Смятые вещи валялись на полу. Аромат, исходящий от ее волос, от ее кожи, кружил ему голову, отбирая остатки разума. Обнаженные, сжимая друг друга в объятиях, они катались по кровати, не помня, где они и кто они. Вздохи, стоны, невнятные просьбы заглушали шум дождя. Она оказалась тоненькой, гибкой и неожиданно сильной. Это сочетание совсем свело его с ума.
Он гладил ее везде, где только мог, и любое его прикосновение отзывалось в ней почти болезненной дрожью наслаждения. И ей было мало. Она позволила ему все — и сама брала от него все, что могла, не чувствуя ни стыда, ни стеснения. Только бы утолить этот неистовый голод.
Его тело было совершенным, словно специально созданным для нее. Она трогала его мускулистую спину, сильные руки, узкие бедра. Из искры, вспыхнувшей между ними с первого же взгляда, разгорелось мощное пламя, быстро пожиравшее теперь обоих. Страсть — это безумие. Так говорилось в ее песне.
Они пришли к завершению вместе. Водоворот, вой ветра, раскаты грома — эти образы пронеслись у нее в голове. Она почувствовала, что ее засасывает в черную воронку, затягивает с немыслимой скоростью, услышала оглушительный рев и содрогнулась от сокрушительного наслаждения.
Что это было? — подумала Мэгги некоторое время спустя, когда в голове немного прояснилось.
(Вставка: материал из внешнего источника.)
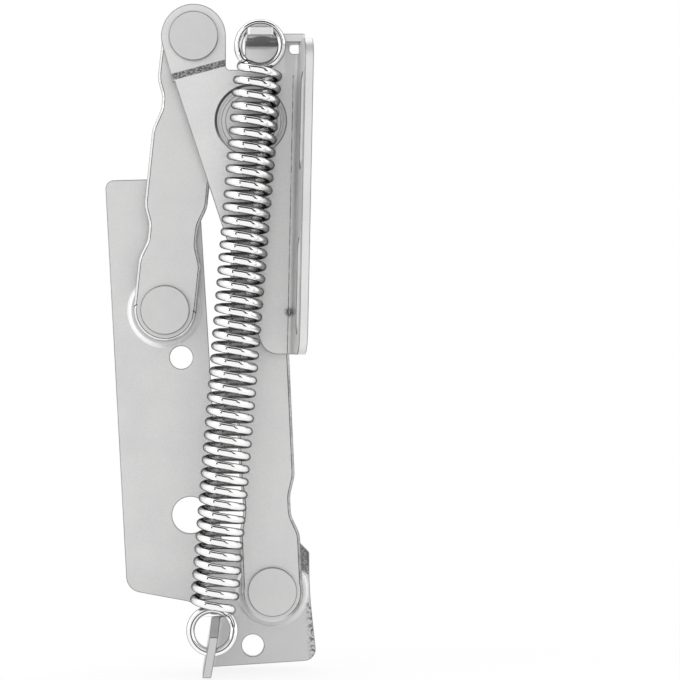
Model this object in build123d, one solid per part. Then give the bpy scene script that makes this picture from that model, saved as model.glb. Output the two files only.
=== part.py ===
from build123d import *
import math
import os

# A lift-up cabinet hinge: a base plate that is screwed to the cabinet side, two riveted arms,
# a bracket that is screwed to the door and a tension spring hooked across them.
# All lengths are millimetres. X runs out of the cabinet, Z is up, and the layers stack along -Y.
# A depth is a distance from the cabinet side, towards the viewer.
# The origin is the middle of the upper screw hole, on the face that lies against the cabinet side.

# Sheets and clearances
sheet = 2.0
arm_sheet = 2.0
washer_sheet = 0.4
running_gap = 0.05
fixed_gap = 0.02
body_gap = 0.35
bend_radius = 1.0
boss_rise = 1.6
step_back = 1.4
seam = 0.4

# Pivots
short_arm_base_x = -3.8
short_arm_base_z = 11.2
long_arm_base_x = 21.5
long_arm_base_z = -55.1
short_arm_length = 64.5
short_arm_tilt = 6.0
long_arm_length = 110.6
long_arm_tilt = -2.6

# Arms
arm_end_radius = 7.3
arm_curve = 6.0
arm_rim = 0.6
short_arm_half_width = 7.4
short_arm_neck = 5.8
long_arm_half_width = 6.5
long_arm_foot_half_width = 7.1
long_arm_neck = 5.2
long_arm_relief = 5.6

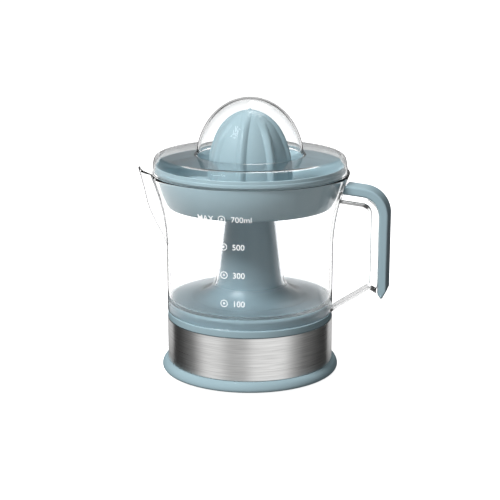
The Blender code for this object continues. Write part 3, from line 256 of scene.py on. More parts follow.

Если это и означает «заниматься любовью», то получается, до сих пор она была невинна. Как это может быть, что мужчина с таким нежным именем вызывает подобные бури в ее теле? Ей казалось, что каждая жилка в теле дрожит и пульсирует и болит сразу все — руки, ноги, спина. Словно она разом взбежала на высокую гору, а потом кубарем скатилась с другой стороны. Мэгги написала десятки песен о любви и страсти, но лишь теперь по-настоящему поняла свои собственные слова.
Только сейчас, с этим человеком, который лежал рядом с ней, она узнала о своих желаниях, поняла, что за смутные мечты или предчувствия владели ею, когда она сочиняла свою музыку. Но это новое знание породило в ней дюжины новых вопросов.
Она провела ладонью по своему телу, удовлетворенная и изумленная. Неужели оно столько лет ждало именно этой ночи? Возможно ли, что страсть кроется где-то глубоко-глубоко внутри, до тех пор, пока в назначенный судьбой час не появится некий определенный человек и не разбудит ее? Ей вспомнился сюжет фильма, работу над которым она только что закончила. С главной героиней как раз так все и случилось. Она была вполне довольна своей жизнью, пока в ней не появился мужчина, который изменил все. Между ними не было ничего общего — только страсть. Она была умна, успешна, независима — и тем не менее не смогла устоять. Он не сделал для этого ничего особенного — он просто был, и этого оказалось вполне достаточно, чтобы ее жизнь раз и навсегда вышла из привычной колеи.